Saya baru mendapatkan clue point setelah hampir 2 bulan mengajar di sekolah ini. Apa itu tematik? Apa bedanya dengan kurrikulum KTSP dan kurikulum lainnya yang pernah dilaksanakan di Indonesia. Secara, ini adalah kali pertama saya terjun mengajar sekolah dasar dengan amanah sebagai guru mata pelajaran. Di semester depan, saya diamanahkan sebagai guru kelas. Meskipun sewaktu saya SM-3T itu mengajar di SD, tapi tujuan utama pembelajarannya sudah berbeda. Sewaktu itu, kami hanya berfokus pada penuntasan calistung di 3 bulan pertama. Sehingga waktu itu kami tidak terlalu dibingungkan dengan kurrikulum. Semua kelas merata belajar calistung. Sementara kelas 6, di bulan-bulan berikutnya mulai mempelajari pelajaran lain dan harus mengejar materi untuk persiapan ujian nasional. Lain waktu, saya akan ceritakan lagi tentang masa-masa indah dan membanggakan itu.
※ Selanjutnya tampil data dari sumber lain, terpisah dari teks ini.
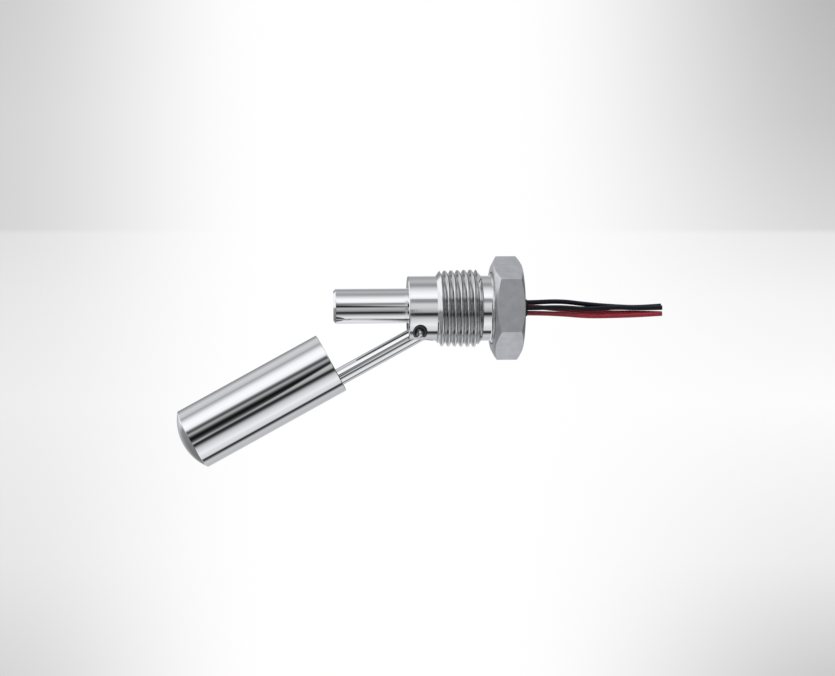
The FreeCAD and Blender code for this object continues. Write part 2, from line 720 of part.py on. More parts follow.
def rear_wire(label, side, lead):
    """The wire from a glass tube's rear end to its splice."""
    height = reed_height(side)
    start = glass_front() + dim("glass_length")
    bend, end = wire_tail(lead)
    fan_start = bend[0] - dim("wire_fan")
    points = ((start, 0, height), (fan_start, 0, height), bend, end)
    return add_solid(label, wire_solid(points))


def return_wire(label, side, lead):
    """The wire from a glass tube's front end, bent back beside the glass and on to its splice."""
    height = reed_height(side)
    start = glass_front()
    turn = start - dim("return_bend")
    bend, end = wire_tail(lead)
    beside = (dim("return_side"), return_height(side))
    points = (
        (start, 0, height),
        (turn, 0, height),
        (turn, *beside),
        (bend[0] - dim("wire_fan"), *beside),
        bend,
        end,
    )
    return add_solid(label, wire_solid(points))


def make_splice(label, lead):
    """The crimped splice between a wire of a reed contact and a lead."""
    side, height = LEAD_ROUTES[lead][0][1:]
    splice = doc.addObject("Part::Cylinder", label)
    splice.Label = label
    splice.setExpression("Radius", "Dim.splice_diameter / 2")
    splice.setExpression("Height", "Dim.splice_length")
    along = FreeCAD.Rotation(FreeCAD.Vector(0, 1, 0), 90)
    splice.Placement = FreeCAD.Placement(FreeCAD.Vector(splice_front(), side, height), along)
    nodes.append(splice)
    return splice


def make_leads():
    """The four insulated leads, each from its splice through the collar to its cut end."""
    for label, route in LEAD_ROUTES.items():
        solid, length, radii = tube(route, dim("lead_diameter"))
        print(f"{label}: length {length:.2f}, arc radii", ", ".join(f"{r:.1f}" for r in radii))
        add_solid(label, solid)


def hole_for(shape_of, gap):
    """The room that the resin or the collar leaves round a straight stretch of a lead or wire."""
    start, end, diameter = shape_of
    axis = end.sub(start)
    return Part.makeCylinder(diameter / 2 + gap, axis.Length, start, axis)


def make_resin():
    """The potting resin that fills the wiring chamber round the splices and the leads."""
    rear = chamber_rear()
    front = rear - dim("resin_length")
    axis = FreeCAD.Vector(1, 0, 0)
    block = Part.makeCylinder(
        dim("chamber_diameter") / 2 - dim("fill_gap"),
        dim("resin_length"),
        FreeCAD.Vector(front, 0, dim("stem_rise")),
        axis,
    )
    gap = dim("fill_gap")
    for route in LEAD_ROUTES.values():
        side, height = route[0][1:]
        before = FreeCAD.Vector(front - dim("resin_length"), side, height)
        splice_start = FreeCAD.Vector(splice_front(), side, height)
        lead_start = FreeCAD.Vector(dim("splice_back"), side, height)
        after = FreeCAD.Vector(rear + gap, side, height)
        for stretch in (
            (before, splice_start, dim("wire_diameter")),
            (splice_start, lead_start, dim("splice_diameter")),
            (lead_start, after, dim("lead_diameter")),
        ):
            block = block.cut(hole_for(stretch, gap))
    return add_solid("potting_resin", block)


def make_collar():
    """The black collar in the exit hole, with a hole for each lead."""
    rear = dim("hex_thickness") + dim("collar_proud")
    front = chamber_rear()
    axis = FreeCAD.Vector(1, 0, 0)
    radius = dim("exit_hole_diameter") / 2 - dim("collar_gap")
    block = Part.makeCylinder(radius, rear - front, FreeCAD.Vector(front, 0, 0), axis)
    for route in LEAD_ROUTES.values():
        start, end = (FreeCAD.Vector(*point) for point in route[:2])
        block = block.cut(hole_for((start, end, dim("lead_diameter")), dim("lead_hole_gap")))
    return add_solid("exit_collar", block)


make_threaded_plug()
make_stem_tube()
make_hinge_pin()
make_float_arm()
make_arm_magnet()
make_float_tube()
make_float_cap()
make_float_dome()
make_reed_carrier()
make_reed_glass("reed_glass_upper", 1)
make_reed_glass("reed_glass_lower", -1)
rear_wire("reed_wire_upper", 1, "lead_black_upper")
return_wire("return_wire_upper", 1, "lead_red_upper")
rear_wire("reed_wire_lower", -1, "lead_black_lower")
return_wire("return_wire_lower", -1, "lead_red_lower")
for lead in LEAD_ROUTES:
    make_splice(lead.replace("lead", "splice"), lead)
make_leads()
make_resin()
make_collar()

doc.recompute()
for item in doc.Objects:
    if "Invalid" in item.State or "Error" in item.State:
        raise RuntimeError(f"{item.Label} failed: {item.State}")
for node in nodes:
    if node.Shape.isNull() or not node.Shape.isValid() or not node.Shape.Solids:
        raise RuntimeError(f"{node.Label} has no valid solid")

os.makedirs("parts", exist_ok=True)
for node in nodes:
    node.Shape.exportStep(os.path.join("parts", f"{node.Label}.step"))
    box = node.Shape.BoundBox
    print(
        f"{node.Label}: {len(node.Shape.Solids)} solid, {node.Shape.Volume:.2f} mm3,"
        f" x {box.XMin:.2f} to {box.XMax:.2f}, y {box.YMin:.2f} to {box.YMax:.2f},"
        f" z {box.ZMin:.2f} to {box.ZMax:.2f}"
    )
print(len(nodes), "nodes")
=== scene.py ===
import json
import math

import bpy
from mathutils import Matrix, Vector


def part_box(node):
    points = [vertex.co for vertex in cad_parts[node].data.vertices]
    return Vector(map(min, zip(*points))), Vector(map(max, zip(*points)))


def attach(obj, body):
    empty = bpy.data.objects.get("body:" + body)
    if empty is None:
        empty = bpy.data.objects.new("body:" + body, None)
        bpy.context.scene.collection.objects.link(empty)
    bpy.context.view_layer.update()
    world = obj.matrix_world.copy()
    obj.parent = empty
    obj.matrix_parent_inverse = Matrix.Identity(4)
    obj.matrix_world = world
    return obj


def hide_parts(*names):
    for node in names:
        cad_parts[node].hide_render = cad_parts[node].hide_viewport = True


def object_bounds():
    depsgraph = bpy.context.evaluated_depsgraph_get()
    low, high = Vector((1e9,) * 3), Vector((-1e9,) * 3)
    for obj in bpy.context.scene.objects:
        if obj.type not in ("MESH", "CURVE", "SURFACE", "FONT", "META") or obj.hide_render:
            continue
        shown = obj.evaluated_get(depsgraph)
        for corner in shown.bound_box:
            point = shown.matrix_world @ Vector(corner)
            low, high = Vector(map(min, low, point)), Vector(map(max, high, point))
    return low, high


bl_info = {
    "name": "Horizontal Float Switch",
    "version": (1, 0, 0),
    "blender": (4, 5, 0),
    "location": "3D View > Sidebar > Float Switch",
    "description": "Dresses the packed float switch with turned steel, insulated leads and a small studio",
    "category": "Object",
}

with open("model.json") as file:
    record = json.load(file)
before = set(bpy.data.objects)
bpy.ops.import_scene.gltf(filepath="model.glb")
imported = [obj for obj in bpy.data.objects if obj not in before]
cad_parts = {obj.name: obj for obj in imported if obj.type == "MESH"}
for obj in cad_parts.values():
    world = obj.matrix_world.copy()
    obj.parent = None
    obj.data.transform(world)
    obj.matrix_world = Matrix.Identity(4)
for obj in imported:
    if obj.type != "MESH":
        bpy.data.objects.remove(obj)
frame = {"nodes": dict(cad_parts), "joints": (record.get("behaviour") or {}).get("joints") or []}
CAD_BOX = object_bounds()

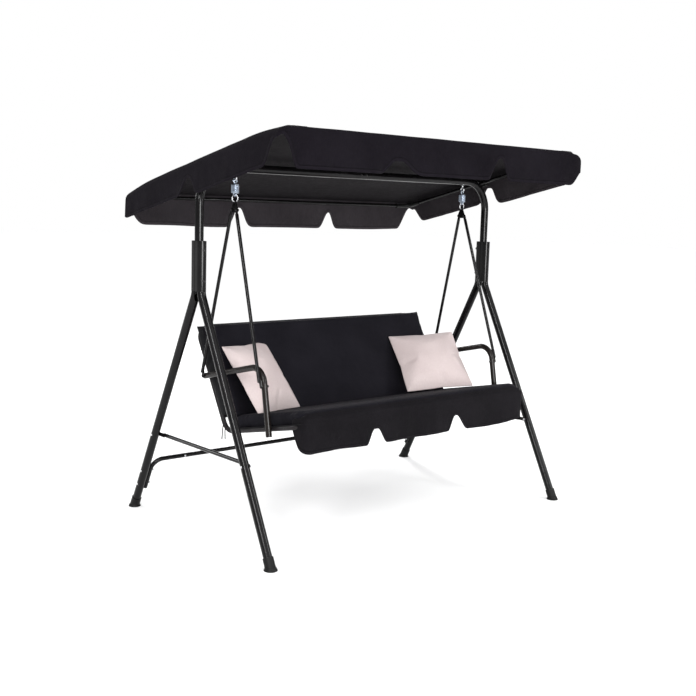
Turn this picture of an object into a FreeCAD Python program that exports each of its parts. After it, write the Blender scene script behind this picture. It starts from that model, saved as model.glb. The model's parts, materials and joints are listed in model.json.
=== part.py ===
import FreeCAD, Part

import math
import os

# A three-seat porch swing, in millimetres. X runs along the bench (left is -X for
# a person who looks at its front), +Y points to the back and +Z up. The origin is
# on the floor, midway between the four feet.

V = FreeCAD.Vector
X_AXIS = V(1, 0, 0)
Y_AXIS = V(0, 1, 0)
Z_AXIS = V(0, 0, 1)
SIDES = {"left": -1, "right": 1}
ENDS = {"front": -1, "rear": 1}

# --- clearances -------------------------------------------------------------
GAP = 0.3
RUNNING = 0.05
HOLE_SLACK = 0.2

# --- stand ------------------------------------------------------------------
SPAN = 816.0
LEG_R = 17.5
LEG_WALL = 1.4
FOOT_Y = 508.0
SPLIT_Z = 975.0
COLLAR_LOW = 985.0
COLLAR_TOP = 1181.0
COLLAR_HALF_X = 19.5
COLLAR_HALF_Y = 37.0
COLLAR_BOLT_Z = (1027.0, 1146.0)
CRADLE_SPLIT = 2.0
LEG_TOP_Y = 19.0
LEG_BEND_R = 90.0

FOOT_BASE_R = 26.0
FOOT_BASE_H = 6.0
FOOT_SLEEVE_R = 20.5
FOOT_SLEEVE_LEN = 44.0

BEAM_Z = 1467.0
BEAM_END_Z = 1000.0
BEAM_BEND_R = 136.0
BEAM_JOINT_X = 10.0
BEAM_SLEEVE_HALF = 60.0
BEAM_BOLT_OFFSET = 15.0

BRACE_Z = 353.0
BRACE_R = 8.0
BRACE_WALL = 1.2
TAB_THICK = 3.0
TAB_LEN = 34.0
ROD_TAB_LEN = 25.0

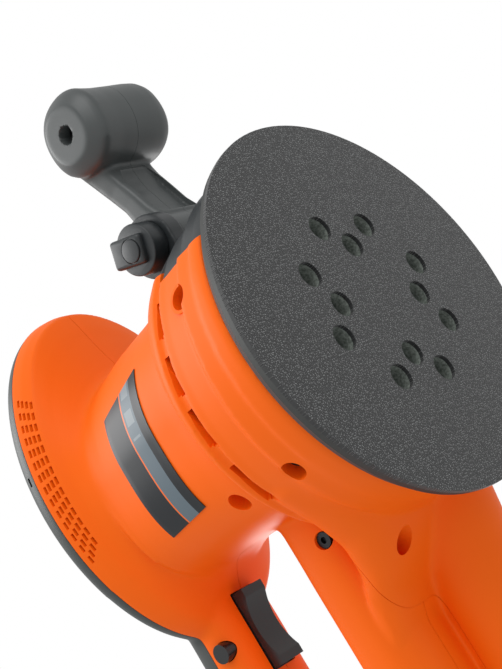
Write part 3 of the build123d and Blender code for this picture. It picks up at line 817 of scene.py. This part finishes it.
bracket = soften(fuse(solid("pivot_cheeks", cheeks), 0.5), 3)
wall = carve(solid("front_wall", front_wall), solid("front_space", front_space))
carve(wall, solid("barrel", barrel_room))
carve(wall, solid("eye_room", lambda bm: rod(bm, 11.9, (-12.8, *PIVOT), (12.8, *PIVOT), 64)))
carve(wall, solid("lid", lambda bm: brick(bm, (-90, -90, SHROUD_TOP - 0.2), (90, 90, 70))))
carve(wall, solid("sector", lambda bm: brick(bm, (-90, -90, 0), (90, BRACKET_Y - 0.15, 90))), "INTERSECT")
carve(bracket, solid("bore", lambda bm: rod(bm, 5.05, (-40, *PIVOT), (40, *PIVOT), 48)))
carve(bracket, solid("barrel", barrel_room))
carve(bracket, solid("inside", lambda bm: spin(bm, [(0, 5), (61.8, 5), (61.8, SHROUD_TOP - 0.6),
                                                    (0, SHROUD_TOP - 0.6)])))
carve(wall, solid("brow", lambda bm: brick(bm, (-90, BROW_Y - 0.15, BROW_Z - 0.15), (90, 0, 90))))
carve(bracket, wall, "UNION")
bracket_nylon = moulded("black glass-filled nylon, satin", "#25292B", 0.40, 0.9, 0.05, 0.5)
fit(bracket, bracket_nylon, "tool", ["handle_bracket"])


def knob_form(bm):
    edged(bm, rod(bm, 10, (-28.4, *PIVOT), (-CHEEK_OUT - 0.3, *PIVOT), 72), 0.6)


def lever_form(bm):
    verts = bmesh.ops.create_cube(bm, size=1.0, matrix=Matrix.Diagonal((5.6, 16.2, 11.4, 1)))["verts"]
    bmesh.ops.translate(bm, verts=verts, vec=(0, 2.6, 0))
    edged(bm, verts, 1.5)
    bmesh.ops.rotate(bm, verts=bm.verts, cent=(0, 0, 0), matrix=Matrix.Rotation(math.radians(110), 3, "X"))
    bmesh.ops.translate(bm, verts=bm.verts, vec=(-28.2, *PIVOT))


def plug_form(bm):
    edged(bm, rod(bm, 4.5, (-31.4, *PIVOT), (-27.5, *PIVOT), 48), 0.4)


knob = carve(solid("clamp_knob_lever", knob_form), solid("lever", lever_form), "UNION")
carve(knob, solid("plug_groove", lambda bm: rod(bm, 4.9, (-40, *PIVOT), (-30.6, *PIVOT), 48)))
carve(knob, solid("plug", plug_form), "UNION")
fit(knob, bracket_nylon, "clamp_knob", ["clamp_knob"])

# Dust parts.
# A felted rubber skirt seals the shroud to the pad plate. The hose adapter is a push-fit bush at the
# mouth of the duct, injection moulded in the same nylon as the grip.
rubber = moulded("moulded nitrile rubber", "#202221", 0.58, 1.1, 0.06, 0.35)
adapter_nylon = moulded("black moulded nylon", "#2A2C2D", 0.40, 0.7, 0.05)
finish_node("dust_skirt", rubber)
finish_node("dust_adapter", adapter_nylon)

# Pad drive.
# The nylon pad plate is screwed to a die-cast hub, which turns in a ball bearing set off centre in
# the balanced steel eccentric on the spindle. A nylon fan sits above it in the shroud.


def metal(name, colour, rough, mark_mm, depth_mm, stretch=(1, 1, 1)):
    """Bare metal. Fine tool marks drag out its highlights, and slow stains vary the gloss."""
    material, tree, out = blank(name)
    place = add(tree, "ShaderNodeTexCoord").outputs["Object"]
    grain = add(tree, "ShaderNodeMapping", {"Scale": stretch}, {"Vector": place})
    marks = add(tree, "ShaderNodeTexNoise", {"Scale": 1 / (mark_mm * MM), "Detail": 3.0},
                {"Vector": grain.outputs[0]})
    stain = add(tree, "ShaderNodeTexNoise", {"Scale": 1 / (12 * MM), "Detail": 2.0}, {"Vector": place})
    gloss = add(tree, "ShaderNodeMapRange", {"To Min": rough - 0.06, "To Max": rough + 0.08},
                {"Value": stain.outputs["Fac"]})
    bump = add(tree, "ShaderNodeBump", {"Strength": 0.35, "Distance": depth_mm * MM},
               {"Height": marks.outputs["Fac"]})
    skin = add(tree, "ShaderNodeBsdfPrincipled", {"Base Color": linear(colour), "Metallic": 1.0},
               {"Roughness": gloss.outputs[0], "Normal": bump.outputs[0]})
    tree.links.new(skin.outputs[0], out.inputs["Surface"])
    return material


plate_nylon = moulded("grey glass-filled nylon", "#3A3D3C", 0.48, 0.9, 0.06)
cast_alloy = metal("die-cast aluminium", "#B4B6B8", 0.42, 0.8, 0.05)
ground_steel = metal("ground steel", "#B9BABD", 0.26, 0.5, 0.02, (1, 1, 0.1))
bearing_steel = metal("polished bearing steel", "#CFD0D3", 0.12, 0.4, 0.01)
black_screw = metal("blackened steel screw", "#3B3C3E", 0.38, 0.5, 0.02)
finish_node("pad_plate", plate_nylon)
finish_node("fan", plate_nylon)
finish_node("pad_hub", cast_alloy)
finish_node("eccentric", ground_steel)
finish_node("spindle", ground_steel)
finish_node("pad_screws", ground_steel)
for seat in ("pad", "lower", "upper"):
    for part in ("outer", "inner", "balls"):
        finish_node(f"{seat}_bearing_{part}", bearing_steel)

# Motor.
# A universal motor: stacks of silicon steel sheet with enamelled copper coils, a copper commutator,
# and graphite brushes pushed onto it by springs in brass holders.


def laminated(name, colour):
    """Stacked electrical sheet: the edges of half-millimetre sheets show as level lines round the stack."""
    material, tree, out = blank(name)
    place = add(tree, "ShaderNodeTexCoord").outputs["Object"]
    level = add(tree, "ShaderNodeSeparateXYZ", links={0: place})
    sheet = add(tree, "ShaderNodeMath", {1: 0.5 * MM}, {0: level.outputs["Z"]}, operation="PINGPONG")
    edge = add(tree, "ShaderNodeMapRange", {"From Max": 0.5 * MM}, {"Value": sheet.outputs[0]})
    bump = add(tree, "ShaderNodeBump", {"Strength": 0.5, "Distance": 0.08 * MM}, {"Height": edge.outputs[0]})
    skin = add(tree, "ShaderNodeBsdfPrincipled",
               {"Base Color": linear(colour), "Metallic": 1.0, "Roughness": 0.45},
               {"Normal": bump.outputs[0]})
    tree.links.new(skin.outputs[0], out.inputs["Surface"])
    return material


def winding(name):
    """Enamelled copper wire laid side by side: ridges drawn a millimetre apart, so that they show, with
    painted shade in the grooves between wires.
    """
    material, tree, out = blank(name)
    place = add(tree, "ShaderNodeTexCoord").outputs["Object"]
    wires = add(tree, "ShaderNodeTexWave", {"Scale": 0.159 / MM, "Distortion": 0.6, "Detail": 1.0},
                {"Vector": place}, wave_type="BANDS", bands_direction="Z")
    bump = add(tree, "ShaderNodeBump", {"Strength": 0.8, "Distance": 0.3 * MM},
               {"Height": wires.outputs["Fac"]})
    # The colour follows the ridges: the darker copper in the grooves between wires is painted shade.
    tone = add(tree, "ShaderNodeValToRGB", links={"Fac": wires.outputs["Fac"]})
    tone.color_ramp.elements[0].color = linear("#7A3A1C")
    tone.color_ramp.elements[1].color = linear("#C8703A")
    skin = add(tree, "ShaderNodeBsdfPrincipled", {"Metallic": 0.9, "Roughness": 0.3, "Coat Weight": 0.4},
               {"Base Color": tone.outputs[0], "Normal": bump.outputs[0]})
    tree.links.new(skin.outputs[0], out.inputs["Surface"])
    return material


stack = laminated("silicon steel sheet", "#77797B")
copper_wire = winding("enamelled copper wire")
finish_node("armature_core", stack)
finish_node("stator_core", stack)
finish_node("armature_windings", copper_wire)
finish_node("field_coils", copper_wire)
finish_node("commutator", metal("turned copper", "#C77A4E", 0.28, 0.4, 0.02, (1, 1, 0.15)))
finish_node("brush_holders", metal("drawn brass", "#C9A860", 0.3, 0.5, 0.02))
finish_node("brush_springs", ground_steel)
finish_node("carbon_brushes", moulded("pressed graphite", "#232425", 0.5, 0.4, 0.06, 0.6))
finish_node("bearing_plate", cast_alloy)
finish_node("upper_bearing_seat", plate_nylon)

# Switch and controls.
# A rocker trigger, a lock button and a speed dial in polished black plastic, on a switch block and
# a glass-epoxy control board. The cord enters through a soft rubber bush.
polished_black = moulded("polished black polycarbonate", "#1B1C1D", 0.24, 3.0, 0.02)
for name in ("trigger", "lock_button", "speed_dial", "dial_bracket"):
    finish_node(name, polished_black)
finish_node("switch_body", adapter_nylon)
finish_node("control_board", moulded("green glass-epoxy board", "#1F5A38", 0.35, 0.6, 0.03))
finish_node("cord_inlet", rubber)

# Fixings.
# Blackened steel screws hold the casing halves, the shroud and the two handle halves, and a plain
# steel bolt carries the handle.
finish_node("housing_screws", black_screw)
finish_node("handle_screw", black_screw)
finish_node("pivot_bolt", ground_steel)


def screw_heads(bm):
    """Four domed heads at the bottom of the shroud's screw pockets."""
    for angle, radius, z in POCKETS[:4]:
        turn_z(bm, rod(bm, 3.4, (radius - 8.0, 0, z), (radius - 6.2, 0, z), 32, 2.8), angle)


def screw_sockets(bm):
    for angle, radius, z in POCKETS[:4]:
        turn_z(bm, rod(bm, 1.5, (radius - 7.2, 0, z), (radius - 4, 0, z), 6), angle)


screws = carve(solid("shroud_screws", screw_heads), solid("sockets", screw_sockets))
fit(screws, black_screw, "tool", ["base_screws"])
Pernah juga ketika di kampung halaman, saya masuk mengajar SD khusus untuk mengampu ekstrakurikuler menulis. Itu juga jelas berbeda dengan keadaan sekarang yang menuntut saya harus cepat belajar dan memahami situasi.
Penerapan pembelajaran tematik sesungguhnya sudah sejak lama. Sejak awal kurrikulum 2013 mulai diterapkan pada semester ganjil 2013. Saya ingat betul ketika itu seorang teman yang baru saja diterima sebagai guru di sebuah SD sangat kebingungan. Hari pertama ia menjadi guru, ia harus langsung membuat RPP dan melaksankan K-13 secara keseluruhan. Sementara itu, guru-guru yang sudah lama mengajar di SD saja masih kebingungan dengan penerapan K-13. Terlebih karena sudah terbiasa dengan metode ceramah.
Tapi hari ini, saya menemukan clue point. Saya berusaha meyakini bahwa tematik itu seyogyanya diimplementasikan sebagai belajar rasa bermain. Itu clue point yang saya maksudkan. Kalau dulu orang-orang tua kita mengatakan, belajar sambil bermain. Hari ini saya mengatakan belajar itu adalah bermain. Bermain itu adalah belajar. Tidak ada unsur kegiatan yang tidak bermanfaat dari kegiatan belajar dan bermain ini.
Saat kita menginterpretasikan belajar itu adalah bermain, maka buatlah pembelajaran itu semenarik permainan. Di dalam buku-buku tematik tersebut sebenarnya sudah cukup mewakili. Terkadang siswa diajak untuk bermain bola zig-zag di dalam kelas. Siswa senang. Tujuan pembelajaran pun bisa dicapai karena di dalam permainan itu guru menerangkan tentang pentingnya berlatih dan fokus. Dengan ringan, siswa akan melakukan itu semua. Setelah itu, kita bisa meminta siswa untuk menghitung berapa kali ia melakukan pelemparan dengan baik dan buruk. Sehingga mereka bisa menghitung jumlah lemparan yang mereka lakukan dalam waktu yang diberikan oleh guru.
Begitu juga hendaknya ketika kita menginterpretasikan bermain itu adalah belajar. Kita sebagai guru akan selektif memilih permainan yang sekiranya menyenangkan dan menarik minat siswa tapi juga berkaitan dengan pelajaran dan tujuan pembelajaran yang ingin dicapai.
Contoh sederhananya, pada siswa yang sedang mempelajari tentang kecepatan, jarak dan waktu. Ketika siswa begitu asyik main stik ice cream. Kita sebagai guru bisa saja menimbrung dan memberikan arahan kepada mereka agar bermain stik dengan baik dan fokus. Ketika mereka menghentakkan tangannya ke stik miliknya dan kemudian stik itu berpindah ke stik milik temannya, minta mereka menghitung jarak dan waktu stik tersebut berpindah. Dari situ mereka akan dapat mengukur kecepatan perpindahan stik.
Saya merasa anak-anak di sini memiliki minat belajar yang masih rendah. Perlahan tapi pasti, saya yakin mereka akan berssemangat ke depannya. Tetap optimis. Pembelajaran tematik yang disusun sebenarnya sudah cukup mewakili usia siswa. Tinggal kita sebagai gurunya harus terus rajin dan kreatif dalam mengembangkan kegiatan pembelajaran. Kita pun sebagai guru nanti akan menemukan clue point lainnya. Barangkali Mengajar rasa liburan. Bagaimana menurut Bapak dan Ibu Guru?